-------- AVAILABLE DATA

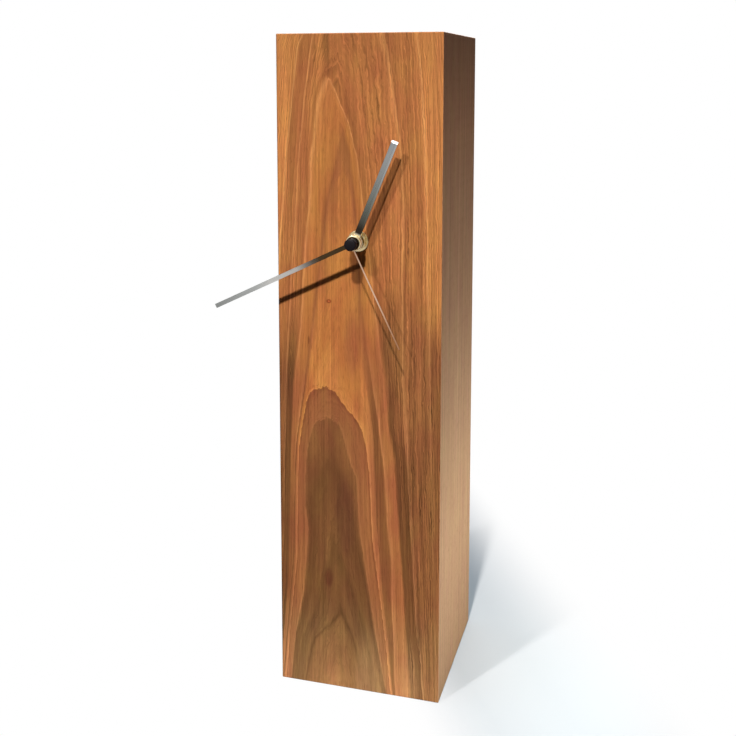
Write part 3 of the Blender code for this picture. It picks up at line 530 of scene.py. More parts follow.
def millimetres(tree, order=(0, 1, 2)):
    """Object coordinates in millimetres, together and one by one, with the axes in the order of the grain."""
    scaled = vector("MULTIPLY", add(tree, "TexCoord")["Object"], (1000.0, 1000.0, 1000.0))
    parts = add(tree, "SeparateXYZ", {0: scaled})
    across, through, along = (parts[axis] for axis in order)
    return combined(across, through, along), across, through, along


def oiled_walnut(shader, colour, grain, outward, surface, lines, contrast):
    """Lays the fibre's streaks, vessels and fine ring lines over a board's colour. Deeper than the veneer,
    as told by how far out each point lies, the board shows its bare fibreboard."""
    tree = grain.tree
    fibre = use_group(tree, walnut_fibre, {"Grain": grain})
    value = fibre["Tone"] * contrast + (1.0 - contrast / 2)
    toned = add(tree, "HueSaturation", {
        "Hue": remap(fibre["Cloud"], 0.3, 0.7, 0.493, 0.507), "Saturation": 1.0, "Value": value * lines,
        "Color": colour})[0]
    vessel_brown = tint(84, 46, 24)
    pored = blended(fibre["Pores"] * 0.34, toned, vessel_brown)
    place = add(tree, "TexCoord")["Object"]
    veneer = 0.0006
    bare = remap(vector("DOT_PRODUCT", place, outward), surface - veneer + 0.00005,
                 surface - veneer - 0.00005)
    fibreboard = ramp(noise(place, 900.0, 3.0),
                      ((0.3, 128, 96, 62), (0.5, 152, 118, 80), (0.7, 172, 138, 98)))
    sheen = fibre["Tone"] * -0.16 + 0.55
    sheen = fibre["Pores"] * 0.15 + sheen
    sheen = calc("ADD", sheen, bare * 0.3, clamp=True)
    feed(shader, {"Base Color": blended(bare, pored, fibreboard), "Roughness": sheen,
                  "Normal": raised(fibre["Height"], 0.00004, 0.6), "Specular IOR Level": 0.10})


def ring_noise(waved, along, packing, run, layer, detail, roughness):
    """Noise that changes from ring to ring by its packing and along the fibre by its slow run."""
    return noise(combined(waved * packing, along * run, layer), 1.0, detail, roughness)


def crest(value, width):
    """One where a value passes through a half, and nothing from the width on."""
    return remap(calc("ABSOLUTE", value - 0.5), width, 0.0, smooth=True)


# The colours between the rings, as (ring, red, green, blue): the board's upper part, its lower part, and
# the dark heart inside the sixth ring.
upper_stops = (
    (-1.0, 197, 130, 74), (0.4, 193, 125, 71), (0.88, 194, 126, 71), (0.96, 218, 150, 90),
    (1.03, 188, 121, 69), (1.2, 172, 109, 62), (1.6, 177, 113, 64), (1.9, 166, 104, 60), (1.97, 206, 138, 82),
    (2.05, 176, 111, 64), (2.45, 175, 110, 63), (2.75, 180, 113, 65), (2.93, 162, 100, 57),
    (3.02, 170, 106, 60), (3.1, 208, 138, 82), (3.2, 188, 120, 67), (3.5, 186, 118, 63), (3.85, 180, 112, 61),
    (3.98, 164, 101, 57), (4.15, 155, 95, 55), (4.6, 163, 101, 59), (4.95, 170, 106, 60), (5.1, 190, 121, 65),
    (5.5, 184, 114, 61), (5.8, 198, 128, 69), (6.0, 204, 134, 72))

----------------

*GIVEN TASK:*
Using the data above, say how many lines include "parts". No other reply is needed.

*WRITTEN REPLY:*
3